Вы и сами педагог, руководитель детского театрального центра «Премьера». Что входит в ваши обязанности?
— Да, я преподаю мастерство в средней и старшей группе, когда у меня нет занятости в театре. У нас работает целая команда, которая обучает и актерскому мастерству, и танцу, и вокалу, и речи. Всем театральным дисциплинам. Еще мы сами придумываем материал для детей. А это очень сложно! Это вообще проблема номер один, особенно когда у тебя в группе один мальчик и пятнадцать девочек, и что с ними ставить – непонятно. Тем не менее мы делаем успешные проекты – и выигрывали президентский грант, и по по фестивалям ездим, и концерты делаем с детьми.

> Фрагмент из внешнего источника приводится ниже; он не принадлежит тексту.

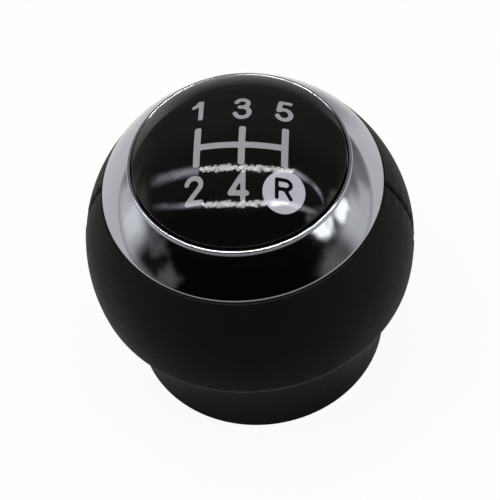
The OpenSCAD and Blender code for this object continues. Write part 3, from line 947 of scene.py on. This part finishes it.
# Two strips of small ring lamps overhead. Each row across a frosted end is: place, width and level.
lamps = {"height": 400, "radius": 6.8, "wireR": 1.5, "gap": 8.4, "swing": 9, "waveStep": 2.3, "jitter": 4,
         "seed": 4, "power": 56, "frostPower": 16, "columns": 9}
strips = {"farStrip": [(-194, 67), (-100, 52), (10, 46), (120, 54), (251, 77)],
          "nearStrip": [(-194, -120), (0, -128), (242, -107)]}
frosted = {"farLeft": [(-900, 236, 200, 0), (-640, 168, 150, 0.2), (-480, 124, 110, 0.45),
                       (-340, 91, 90, 0.7), (-205, 65, 70, 1)],
           "nearLeft": [(-900, -20, 110, 0), (-640, -60, 90, 0.15), (-490, -84, 70, 0.35),
                        (-340, -104, 56, 0.7), (-205, -114, 50, 1)],
           "farRight": [(255, 78, 60, 1), (330, 66, 60, 0.8), (400, 60, 56, 0.5), (480, 36, 60, 0.7),
                        (550, 8, 70, 0.45), (640, -50, 70, 0)],
           "nearRight": [(250, -110, 50, 1), (366, -121, 56, 0.7), (450, -128, 60, 0.45),
                         (560, -130, 70, 0)]}


def pointsTree():
    # ring lamps at equal gaps along a strip that waves from side to side
    tree, given = newTree("lampStrip", {"Material": "Material", "Gap": "Float", "Lamp Radius": "Float",
                                        "Lamp Width": "Float", "Swing": "Float", "Jitter": "Float"})
    line = addNode(tree, "GeometryNodeMeshToCurve", {"Mesh": given["Geometry"]})
    dots = addNode(tree, "GeometryNodeCurveToPoints", {"Curve": line.outputs[0], "Length": given["Gap"]},
                   mode="LENGTH")
    number = addNode(tree, "GeometryNodeInputIndex").outputs[0]
    wave = calc(tree, "SINE", calc(tree, "MULTIPLY", number, lamps["waveStep"]))
    side = addNode(tree, "ShaderNodeCombineXYZ", {"Y": calc(tree, "MULTIPLY", wave, given["Swing"])})
    random = addNode(tree, "FunctionNodeRandomValue", {0: (-1, -1, 0), 1: (1, 1, 0), "Seed": lamps["seed"]},
                     data_type="FLOAT_VECTOR")
    shake = addNode(tree, "ShaderNodeVectorMath", {0: random.outputs[0], "Scale": given["Jitter"]},
                    operation="SCALE")
    shift = addNode(tree, "ShaderNodeVectorMath", {0: side.outputs[0], 1: shake.outputs[0]}, operation="ADD")
    moved = addNode(tree, "GeometryNodeSetPosition",
                    {"Geometry": dots.outputs["Points"], "Offset": shift.outputs[0]})
    circle = addNode(tree, "GeometryNodeCurvePrimitiveCircle",
                     {"Resolution": 12, "Radius": given["Lamp Radius"]})
    wire = addNode(tree, "GeometryNodeCurvePrimitiveCircle",
                   {"Resolution": 6, "Radius": given["Lamp Width"]})
    lamp = addNode(tree, "GeometryNodeCurveToMesh",
                   {"Curve": circle.outputs[0], "Profile Curve": wire.outputs[0]})
    placed = addNode(tree, "GeometryNodeInstanceOnPoints",
                     {"Points": moved.outputs[0], "Instance": lamp.outputs[0]})
    endTree(tree, placed.outputs[0], given["Material"])
    return tree


def frostedMaterial():
    # a veil that glows with wisps, as strongly at each spot as its mesh says
    material, tree, light = glow("frosted", (0.86, 0.86, 1, 1), 1.0)
    soft = addNode(tree, "ShaderNodeAttribute", attribute_name="soft")
    place = addNode(tree, "ShaderNodeTexCoord").outputs["Object"]
    drawn = addNode(tree, "ShaderNodeMapping", {"Vector": place, "Scale": (7, 22, 1)}).outputs["Vector"]
    wisp = cloudy(tree, drawn, scale=1.0, detail=2.0, low=-0.1, high=1.9)
    power = calc(tree, "MULTIPLY", soft.outputs["Fac"], lamps["frostPower"])
    tree.links.new(calc(tree, "MULTIPLY", power, wisp), light.inputs["Strength"])
    clear = addNode(tree, "ShaderNodeBsdfTransparent")
    veil = addNode(tree, "ShaderNodeAddShader", {0: light.outputs[0], 1: clear.outputs[0]})
    tree.links.new(veil.outputs[0], tree.nodes["Material Output"].inputs["Surface"])
    return material


def addStrips():
    tree = pointsTree()
    sizes = {"Material": glow("lamps", (1, 1, 1, 1), lamps["power"])[0], "Gap": lamps["gap"] * mm,
             "Lamp Radius": lamps["radius"] * mm, "Lamp Width": lamps["wireR"] * mm,
             "Swing": lamps["swing"] * mm, "Jitter": lamps["jitter"] * mm}
    for name, line in strips.items():
        mesh = bpy.data.meshes.new(name)
        edges = [(i, i + 1) for i in range(len(line) - 1)]
        mesh.from_pydata([(x * mm, y * mm, lamps["height"] * mm) for x, y in line], edges, [])
        source = bpy.data.objects.new(name, mesh)
        scene.collection.objects.link(source)
        addStage(bpy.data.objects.new(name, evaluatedMesh(tree, source, sizes)))


def addFrosted():
    # a ribbon on from each end of a strip, brightest along its middle
    veilLook, columns = frostedMaterial(), lamps["columns"]
    for name, line in frosted.items():
        points, faces, levels = [], [], []
        for x, y, wide, level in line:
            for column in range(columns):
                off = column / (columns - 1) - 0.5
                points.append((x * mm, (y + off * wide) * mm, lamps["height"] * mm))
                levels.append(level * math.cos(math.pi * off) ** 2)
        for row in range(len(line) - 1):
            bridge(faces, (row + 1) * columns, row * columns, columns, closed=False)
        mesh = bpy.data.meshes.new(name)
        mesh.from_pydata(points, [], faces)
        mesh.attributes.new("soft", "FLOAT", "POINT").data.foreach_set("value", levels)
        mesh.materials.append(veilLook)
        addStage(bpy.data.objects.new(name, mesh))


def addLamp(name, place, size, power, aim=(0, 0, 25)):
    lamp = bpy.data.lights.new(name, "AREA")
    lamp.shape = "DISK"
    lamp.size = size * mm
    lamp.energy = power
    thing = bpy.data.objects.new(name, lamp)
    spot, target = Vector(place) * mm, Vector(aim) * mm
    turn = (spot - target).to_track_quat("Z", "Y").to_matrix().to_4x4()
    thing.matrix_world = Matrix.Translation(spot) @ turn
    thing.visible_glossy = False
    scene.collection.objects.link(thing)


addFloor()
addWorld()
addShell()
addStrips()
addFrosted()
addLamp("overhead", (-150, 150, 900), size=700, power=2.6)
addLamp("leftSoft", (-700, -150, 350), size=500, power=1.5)
addLamp("rightSoft", (700, -100, 350), size=500, power=1.5)
scene.view_settings.view_transform = "Standard"
print("studio made")
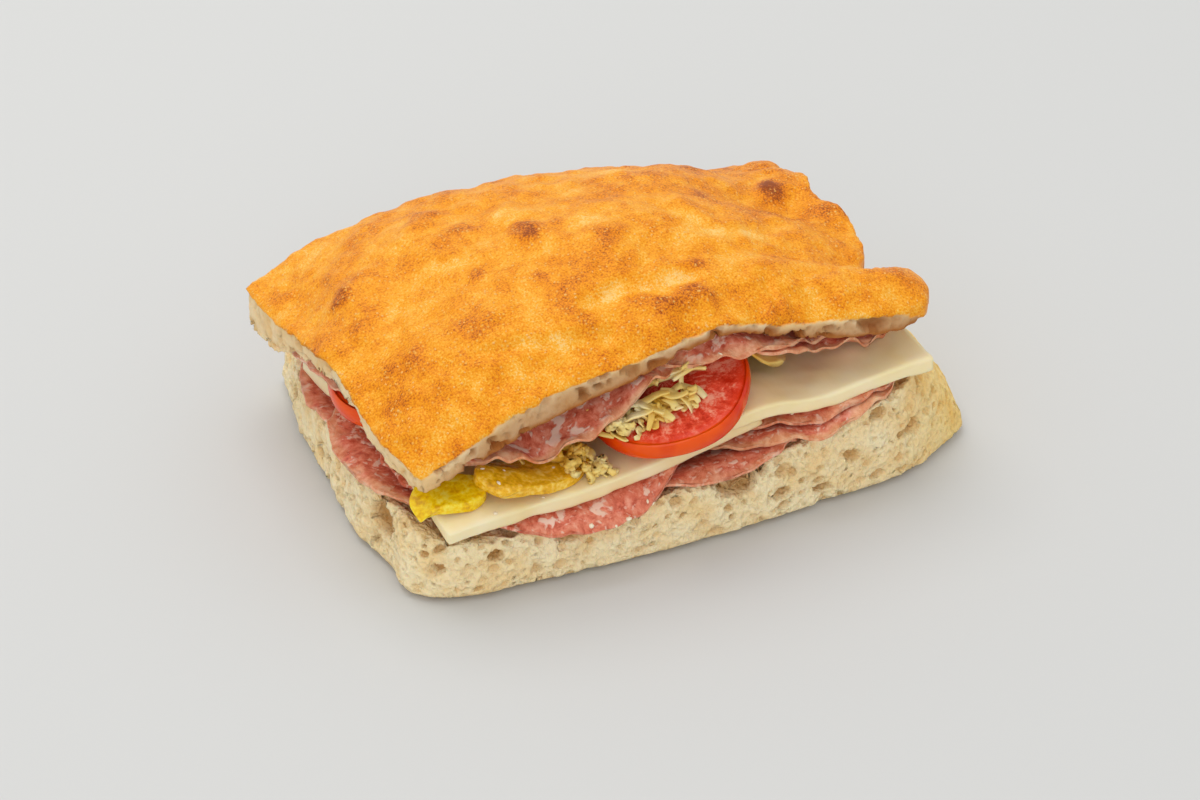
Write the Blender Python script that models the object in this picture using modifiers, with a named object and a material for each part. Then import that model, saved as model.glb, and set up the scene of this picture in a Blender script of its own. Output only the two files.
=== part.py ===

Раскроете педагогический секрет?
— У нас очень хорошая семейная атмосфера. Очень часто бывает, что дети, которые у нас занимались, переключаются на что-то другое, но потом все равно к нам возвращаются. Мне нравится здесь находиться, дети уже воспринимаются как свои собственные, потому что у нас с ними уважительные, но свободные отношения. Ребенок не должен видеть в педагоге человека, который сейчас будет на него давить, за что-то ругать. Этого и так хватает в жизни. Поэтому мы стараемся творить в легкой атмосфере, но при этом держим учеников в строгости. И на всех фестивалях замечают, что у нас дети очень театральные и воспитанные. Это всегда приятно.